On the other hand, if we want to get serious about the Faith and our praxis, let’s not be afraid to subject our pontifications to a little fire. If they are worthy, they’ll stand. If not, then we know what we need to do.

And while we’re finding answers to Who, What, Where, When, Why, and How, let’s thank journalists for helping us to be better Christians.

See, the Press IS good for something.  😉

7 thoughts on “Where There Is No Vision: Asking Who, What, Where, When, Why, and How

  1. Travis Seitler

    Call me the biggest cynic on the planet, but I never took those things as having any meaning for the congregation. They looked like they were just meant to fulfill the requirements of Incorporation or getting bank loans or something.

    • Travis,

      I think it should all have meaning. If the Church isn’t the last bastion of meaning in an age filled with meaninglessness, then we are in trouble. Nothing destroys the hope of a generation more than to be given simplistic answers to the hardest of life’s questions. Young people are looking for meaning from Christianity, and we’re too busy serving up platitudes with no basis in reality or praxis.

      I also acknowledge that the tidbits I included aren’t always the fullness of a church’s vision. It remains to be seen, though, if further explanations of a more comprehensive vision statement include answers to the six questions. Most I have read do not. Asking Why often generates circular answers, and asking How drives leaders to fits. Still, those questions must be asked.

  2. Or we could just drop a practice that we have no instance in the Bible of any church leader performing, and that the church did just fine without until 30 years ago.

    • slw,

      I don’t see a lack of instances of this in the Scriptures. Acts is filled with instances of direction based on what the leaders received from the Lord (deciding to reach out to the Gentiles is a major example). Maybe I’m not seeing what you mean.
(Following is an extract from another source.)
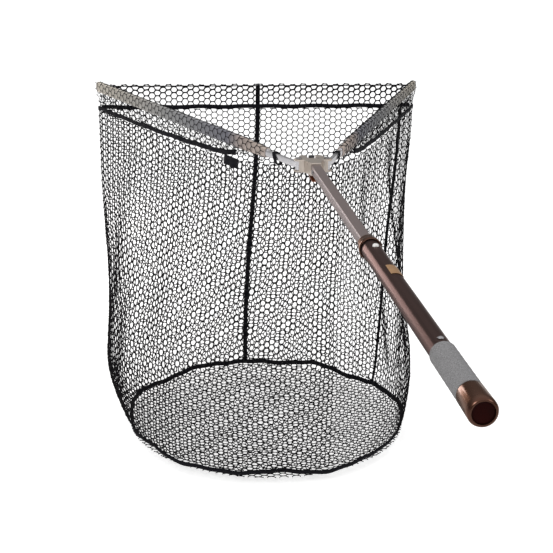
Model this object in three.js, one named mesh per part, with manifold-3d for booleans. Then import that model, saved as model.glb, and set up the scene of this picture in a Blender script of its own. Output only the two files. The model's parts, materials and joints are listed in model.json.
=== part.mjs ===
// A folding landing net: a two-section telescopic handle, a hinged pair of arms and a deep mesh bag.
// Millimetres. +Y runs from the handle to the head, +X to the right, +Z up. The origin is on the
// handle's axis, in the middle of the foam grip.
import * as THREE from 'three';
import Module from 'manifold-3d';
import { mergeVertices } from 'three/addons/utils/BufferGeometryUtils.js';

const wasm = await Module();
wasm.setup();

// ---------------------------------------------------------------- driving dimensions
const GAP = 0.3; // clearance between pieces that touch
const HINGE_Y = 771; // the arms' pivots, ahead of the middle of the grip

// handle, as distances behind the pivots
const TUBE_R = 11;
const TUBE_BORE_R = 10;
const TUBE_FRONT = 410;
const TUBE_BACK = 838;
const COLLAR_R = 13.2;
const COLLAR_FRONT = 394;
const COLLAR_BACK = 416;
const GRIP_R = 12.4;
const GRIP_FRONT = 728;
const GRIP_BACK = 815;
const CAP_R = 12.9;
const CAP_BACK = 852;
const BUTTON_Y = 439;
const RIVET_Y = 718;

// inner square section
const INNER_SIDE = 13.8;
const INNER_WALL = 1.2;
const INNER_CORNER = 2.4;
const INNER_FRONT = 30;
const INNER_BACK = 480;

// yoke and arms
const PIVOT_X = 20;
const PLATE_TOP = 9.2; // half height of the yoke
const PLATE_IN = 6.8; // the arms' barrels turn between +-6.8
const BARREL_R = 5.2;
const PIN_R = 2.2;
const LEVER_AXIS_Y = 14;
const ELBOW = new THREE.Vector2(50, 72); // where the link ends and the arm's tube is about to start
const TIP = new THREE.Vector2(310, 690);
const ARM_W = 9;
const ARM_H = 20;
const ARM_ROOT_K = 0.72; // the arm's height at its root, as a share of ARM_H
const LINK_T = 8.8;
const STRAP_W = 19;

// net
const TAIL_ROOT = 13; // depth of the arm's mesh sleeve at the yoke end
const TAIL_TIP = 36; // and at the tips
const TAPE_H = 8;
const TAPE_START = 112; // where the sleeve's seam tape begins, along the arm from its elbow
const RING_R = 247;
const RING_X = -16; // the bag's floor hangs a little to the left
const RING_Y = 360;
const RING_Z = -545;
const BAG_R = 252; // the wall just above the ring
const LEFT_CORNER_OUT = 42; // how far it stands out under the tips, where the mesh hangs in a fold
const RIGHT_CORNER_OUT = 6;
const BAG_T = 2;
const FLOOR_SAG = 14;
const TAG_W = 46;
const TAG_H = 15;

const ARM_DIR = TIP.clone().sub(ELBOW).normalize();
const ARM_LEN = TIP.distanceTo(ELBOW);

// ---------------------------------------------------------------- materials and helpers
const group = new THREE.Group();
group.name = 'landing_net';

const FINISH = {
  bronze: { color: 0x4a3a39, roughness: 0.32, metalness: 0.75 },
  taupe: { color: 0x77696b, roughness: 0.4, metalness: 0.7 },
  copper: { color: 0x7a4632, roughness: 0.3, metalness: 0.8 },
  champagne: { color: 0xc4b8ac, roughness: 0.35, metalness: 0.75 },
  silver: { color: 0xd0d0d8, roughness: 0.25, metalness: 0.9 },
  steel: { color: 0xb8b8bc, roughness: 0.3, metalness: 0.95 },
  blackPlastic: { color: 0x17161a, roughness: 0.55, metalness: 0 },
  whitePlastic: { color: 0xe8e6e2, roughness: 0.4, metalness: 0 },
  foam: { color: 0x77757a, roughness: 0.95, metalness: 0 },
  label: { color: 0xb08c62, roughness: 0.45, metalness: 0.3 },
  lever: { color: 0x7d3c16, roughness: 0.4, metalness: 0.6 },
  endDisc: { color: 0x180606, roughness: 0.35, metalness: 0.1 },
  mesh: { color: 0x151318, roughness: 0.85, metalness: 0 },
  tape: { color: 0x0e0e18, roughness: 0.9, metalness: 0 },
  cord: { color: 0x1c1b20, roughness: 0.8, metalness: 0 },
};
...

      • Direction from the Holy Spirit is a bit different from developing vision statements, is it not? I do see the Bible substantiating direction inspired by the Holy Spirit, and leadership implementing that direction, but I find it less believable to see the modern exercise of management (vision and mission statements, analysis, assessment, promotion, etc.) as substantiated by that same record. Honestly, it all seems so much more like what I was taught in the College of Business at Penn State than it does anything I find in the Bible.

  3. Jeremy

    Hi Dan,

    Perhaps much of the Church’s leaders lack vision because they have been dooped into running the church more like a business than a church of God. The requirement for senior pastors now a days seems to be based more on how business savvy he/she is so that they can run their large consumer business like a CEO. So that the basis for hiring leaders is often based on what major corporations are looking for in a leader and not necessarily what God expects of them.

    Perhaps we ought to be looking within for who God is calling among us to rise up as leaders instead of putting job ads in the newspaper for a “successful young minister who has experience in telecommunications, planning and staffing skills, Windows 2010 capabilities, plays at least 3 instruments, speaks two languages, at least one degree from a certified and recognized university, successfully completed GRE’s; owner of a Bible is preferred.”

    Sorry just being silly but experience has shown me that spiritual formation is often at the bottom of the list in interviews and selection. It’s kind of the icing on the cake like “oh and they pray…that’s a plus.”

    Anyhow I get the sense from some local churches (definitely from some nationally televised churches and ministries) that the vision and mission is well…to make more money by gaining more consumers. I may be wrong but I just wonder about it sometimes. Thanks for the post!!

  4. I see this problem as having multiple roots. 1) I agree with other commenters that the business mindset has not just been occasionally borrowed from the world system, it has completely scooted God off the Power Seat as the institutional church’s idol. But there’s some other things, too: 2) Americans have this default mental setting that whatever is decided upon or achieved is permanent. I dunno where this comes from, but most of the time the assumption is just plain wrong. The scripture tells us that things are seasonal, and furthermore we are to be ever growing toward the perfect end–progressing down the path. Yet we don’t believe or receive those truths. We don’t actually believe the scripture! (Ironically, we also don’t truly belive Christ’s work at the cross truly was a once-and-done, totally finished saving work. Makes no sense; we need to be consistent.) Thusly, churches have nice signs made and hung with their decided-upon mission statements, proud of themselves as having achieved and “arrived,” but as you’ve said, seldom achieve or mainstain focus on them long enough to achieve them. Or worse–the statements cannot be achieved as written, as in “completed,” because there is no measurable end state. So what they end up doing unofficially, but never willingly make official, is divert to smaller, simpler, achieveable mini-mission statements. A drive to raise $X by the end of the month, for example. So my point here is that churches need to let go of the idea that there HAS TO be one over-arching mission statement “written in stone” that is always in effect and (supposedly) always the focus. Rather, they should choose and focus on mission statements for the “season,” however long the Lord determines that to be. When you’re in 4th grade you do 4th grade material, and when you make it to 8th grade you do 8th grade material, etc. Paul rebuked a church for still being in the baby milk stage when they should have been way further along by then–the solid meat stage. Paul wasn’t just hungry, he was telling us something important.

    Thirdly, there’s a problem of virtually zero grading or feedback to church leadership. Put someone in a class about how to write mission statements, and they’ll get a grade on their statement. If it’s weak, they’ll get a poor grade. If it’s clear, direct, measurable, etc. they’ll get a great grade. They may start out weak but by the end of the semester, with the help of the teacher and practice, they should finally achieve enough understanding and skill to do it well. But no one requires of them to be excellent (and proven) mission statement writers when they get hired into leadership, furthermore NO ONE is grading these people’s performance, so they’re allowed to run amok unrestrained and unchallenged. Why doesn’t anyone say, “Nope, that’s pitiful. It needs improvmement here and here and here. Try again.” There’s only two places I know of where you can have consistently awful performance and never get docked or fired: government work and church work. There’s this weird assumption that if they’re the church leader, OF COURSE they must be perfect at everything. But they’re usually far from that. If they started getting “graded,” they’d try harder to do better. Attendance and giving are not always proper measures of success.

    p.s. I really like the way you write, Dan! Excellent! It’s rare that I find such great writing. I enjoyed your post very much, and will return for more. Have a blessed day!